** START OF Material **
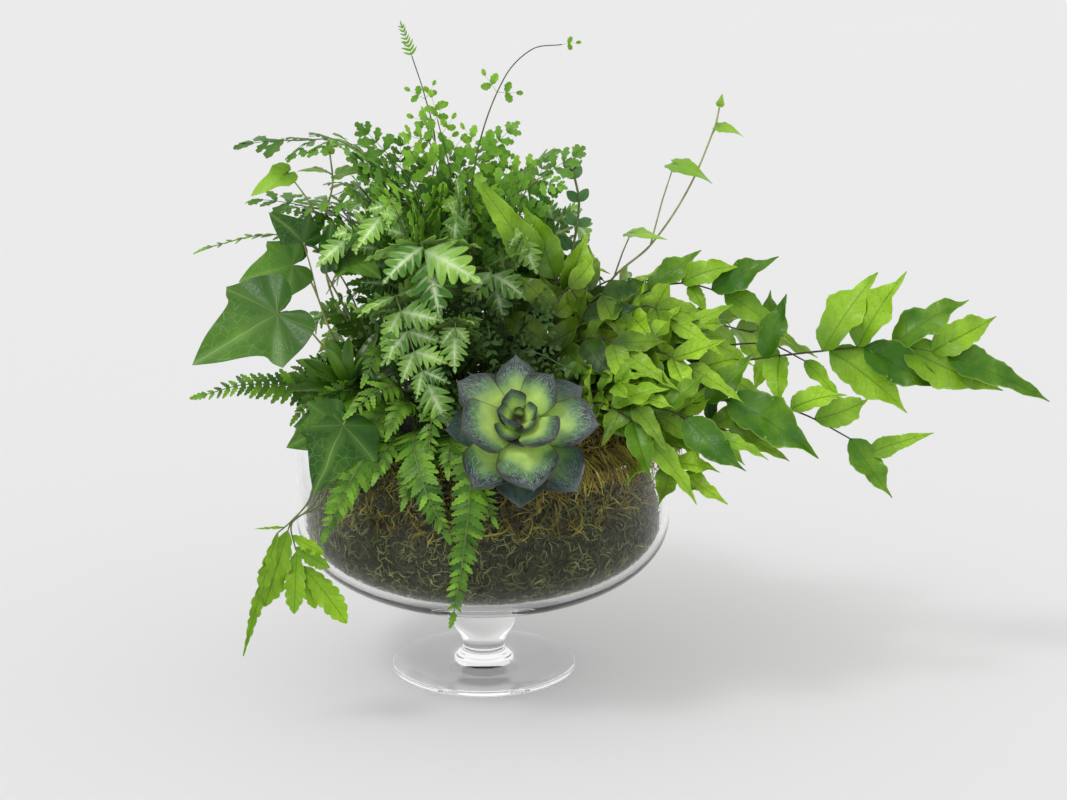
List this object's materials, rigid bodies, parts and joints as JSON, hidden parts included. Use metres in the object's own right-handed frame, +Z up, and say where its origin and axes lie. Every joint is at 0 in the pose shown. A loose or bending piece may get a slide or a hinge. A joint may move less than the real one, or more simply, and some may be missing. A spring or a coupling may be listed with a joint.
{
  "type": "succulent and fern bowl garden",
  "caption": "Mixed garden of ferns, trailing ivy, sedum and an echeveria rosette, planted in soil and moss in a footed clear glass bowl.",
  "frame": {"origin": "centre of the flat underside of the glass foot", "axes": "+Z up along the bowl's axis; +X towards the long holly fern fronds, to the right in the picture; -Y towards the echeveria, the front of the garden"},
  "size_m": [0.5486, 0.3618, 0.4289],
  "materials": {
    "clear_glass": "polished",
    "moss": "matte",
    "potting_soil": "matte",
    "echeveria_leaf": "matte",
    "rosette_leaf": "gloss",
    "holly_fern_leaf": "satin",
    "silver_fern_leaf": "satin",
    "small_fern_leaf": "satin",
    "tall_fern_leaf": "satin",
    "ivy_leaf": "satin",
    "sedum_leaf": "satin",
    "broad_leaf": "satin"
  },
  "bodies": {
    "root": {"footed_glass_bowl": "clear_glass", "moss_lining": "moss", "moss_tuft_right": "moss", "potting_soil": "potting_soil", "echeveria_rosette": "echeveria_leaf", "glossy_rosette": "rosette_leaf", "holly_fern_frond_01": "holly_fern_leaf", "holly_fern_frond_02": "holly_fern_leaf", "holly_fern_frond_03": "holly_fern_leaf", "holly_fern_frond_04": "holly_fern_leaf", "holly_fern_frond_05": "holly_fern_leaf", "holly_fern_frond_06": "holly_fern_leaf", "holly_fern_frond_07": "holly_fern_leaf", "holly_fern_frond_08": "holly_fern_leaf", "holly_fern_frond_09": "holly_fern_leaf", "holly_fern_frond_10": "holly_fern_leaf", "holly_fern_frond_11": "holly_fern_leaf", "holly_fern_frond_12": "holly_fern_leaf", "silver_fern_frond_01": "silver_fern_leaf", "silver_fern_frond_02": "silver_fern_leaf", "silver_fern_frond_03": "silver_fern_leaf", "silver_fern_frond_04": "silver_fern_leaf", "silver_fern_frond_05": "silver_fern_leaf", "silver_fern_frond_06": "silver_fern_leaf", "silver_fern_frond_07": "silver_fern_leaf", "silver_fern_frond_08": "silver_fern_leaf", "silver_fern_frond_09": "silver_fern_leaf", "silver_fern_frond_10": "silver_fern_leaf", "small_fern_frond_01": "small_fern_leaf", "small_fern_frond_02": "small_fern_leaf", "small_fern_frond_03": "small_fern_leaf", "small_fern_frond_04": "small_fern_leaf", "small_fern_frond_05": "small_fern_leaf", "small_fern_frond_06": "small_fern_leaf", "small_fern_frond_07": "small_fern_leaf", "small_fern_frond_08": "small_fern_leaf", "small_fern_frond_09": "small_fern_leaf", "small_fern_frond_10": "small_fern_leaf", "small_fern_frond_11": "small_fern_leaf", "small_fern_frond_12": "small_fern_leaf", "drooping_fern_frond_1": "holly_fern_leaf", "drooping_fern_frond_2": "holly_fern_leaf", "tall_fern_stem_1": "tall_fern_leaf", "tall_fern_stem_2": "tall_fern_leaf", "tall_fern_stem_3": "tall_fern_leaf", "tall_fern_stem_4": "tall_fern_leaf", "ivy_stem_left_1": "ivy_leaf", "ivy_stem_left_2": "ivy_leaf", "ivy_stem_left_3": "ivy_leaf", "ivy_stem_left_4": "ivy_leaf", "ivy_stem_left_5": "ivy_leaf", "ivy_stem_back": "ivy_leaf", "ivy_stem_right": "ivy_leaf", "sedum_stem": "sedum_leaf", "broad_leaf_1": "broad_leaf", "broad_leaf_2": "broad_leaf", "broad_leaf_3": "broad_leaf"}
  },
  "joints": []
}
** END OF Material **
*Given problem*.
Exactly reproduce every line of the data above.

*The solution*.
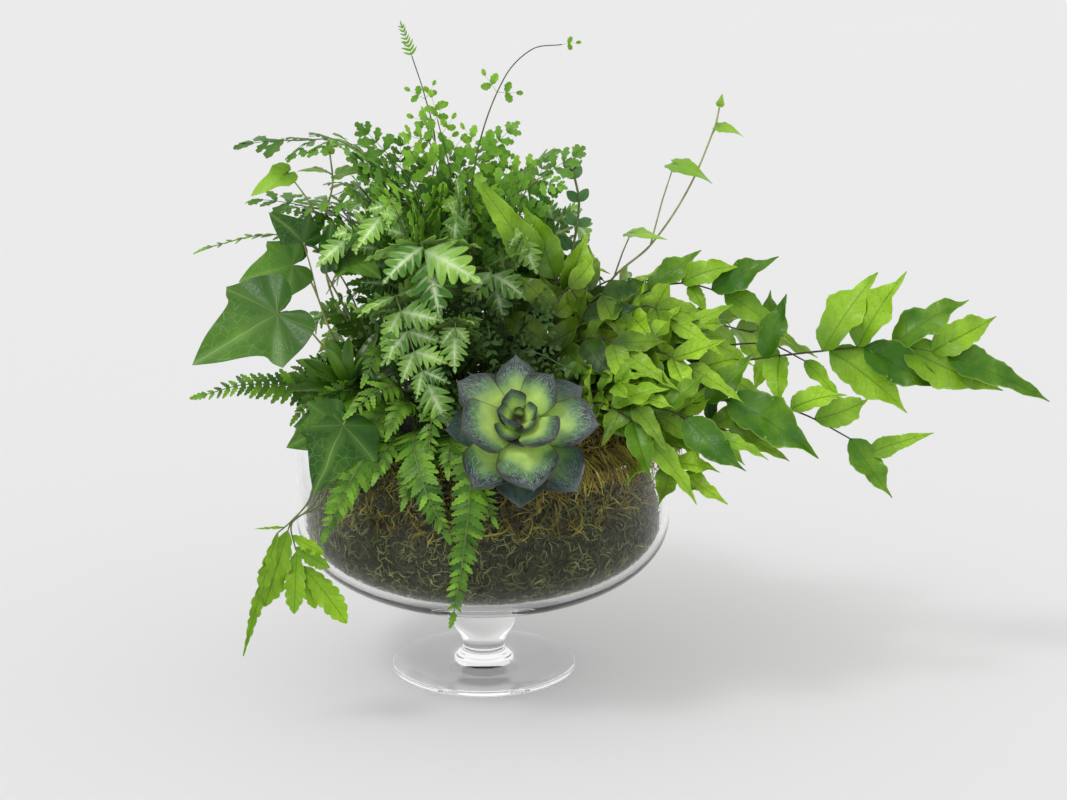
List this object's materials, rigid bodies, parts and joints as JSON, hidden parts included. Use metres in the object's own right-handed frame, +Z up, and say where its origin and axes lie. Every joint is at 0 in the pose shown. A loose or bending piece may get a slide or a hinge. A joint may move less than the real one, or more simply, and some may be missing. A spring or a coupling may be listed with a joint.
{
  "type": "succulent and fern bowl garden",
  "caption": "Mixed garden of ferns, trailing ivy, sedum and an echeveria rosette, planted in soil and moss in a footed clear glass bowl.",
  "frame": {"origin": "centre of the flat underside of the glass foot", "axes": "+Z up along the bowl's axis; +X towards the long holly fern fronds, to the right in the picture; -Y towards the echeveria, the front of the garden"},
  "size_m": [0.5486, 0.3618, 0.4289],
  "materials": {
    "clear_glass": "polished",
    "moss": "matte",
    "potting_soil": "matte",
    "echeveria_leaf": "matte",
    "rosette_leaf": "gloss",
    "holly_fern_leaf": "satin",
    "silver_fern_leaf": "satin",
    "small_fern_leaf": "satin",
    "tall_fern_leaf": "satin",
    "ivy_leaf": "satin",
    "sedum_leaf": "satin",
    "broad_leaf": "satin"
  },
  "bodies": {
    "root": {"footed_glass_bowl": "clear_glass", "moss_lining": "moss", "moss_tuft_right": "moss", "potting_soil": "potting_soil", "echeveria_rosette": "echeveria_leaf", "glossy_rosette": "rosette_leaf", "holly_fern_frond_01": "holly_fern_leaf", "holly_fern_frond_02": "holly_fern_leaf", "holly_fern_frond_03": "holly_fern_leaf", "holly_fern_frond_04": "holly_fern_leaf", "holly_fern_frond_05": "holly_fern_leaf", "holly_fern_frond_06": "holly_fern_leaf", "holly_fern_frond_07": "holly_fern_leaf", "holly_fern_frond_08": "holly_fern_leaf", "holly_fern_frond_09": "holly_fern_leaf", "holly_fern_frond_10": "holly_fern_leaf", "holly_fern_frond_11": "holly_fern_leaf", "holly_fern_frond_12": "holly_fern_leaf", "silver_fern_frond_01": "silver_fern_leaf", "silver_fern_frond_02": "silver_fern_leaf", "silver_fern_frond_03": "silver_fern_leaf", "silver_fern_frond_04": "silver_fern_leaf", "silver_fern_frond_05": "silver_fern_leaf", "silver_fern_frond_06": "silver_fern_leaf", "silver_fern_frond_07": "silver_fern_leaf", "silver_fern_frond_08": "silver_fern_leaf", "silver_fern_frond_09": "silver_fern_leaf", "silver_fern_frond_10": "silver_fern_leaf", "small_fern_frond_01": "small_fern_leaf", "small_fern_frond_02": "small_fern_leaf", "small_fern_frond_03": "small_fern_leaf", "small_fern_frond_04": "small_fern_leaf", "small_fern_frond_05": "small_fern_leaf", "small_fern_frond_06": "small_fern_leaf", "small_fern_frond_07": "small_fern_leaf", "small_fern_frond_08": "small_fern_leaf", "small_fern_frond_09": "small_fern_leaf", "small_fern_frond_10": "small_fern_leaf", "small_fern_frond_11": "small_fern_leaf", "small_fern_frond_12": "small_fern_leaf", "drooping_fern_frond_1": "holly_fern_leaf", "drooping_fern_frond_2": "holly_fern_leaf", "tall_fern_stem_1": "tall_fern_leaf", "tall_fern_stem_2": "tall_fern_leaf", "tall_fern_stem_3": "tall_fern_leaf", "tall_fern_stem_4": "tall_fern_leaf", "ivy_stem_left_1": "ivy_leaf", "ivy_stem_left_2": "ivy_leaf", "ivy_stem_left_3": "ivy_leaf", "ivy_stem_left_4": "ivy_leaf", "ivy_stem_left_5": "ivy_leaf", "ivy_stem_back": "ivy_leaf", "ivy_stem_right": "ivy_leaf", "sedum_stem": "sedum_leaf", "broad_leaf_1": "broad_leaf", "broad_leaf_2": "broad_leaf", "broad_leaf_3": "broad_leaf"}
  },
  "joints": []
}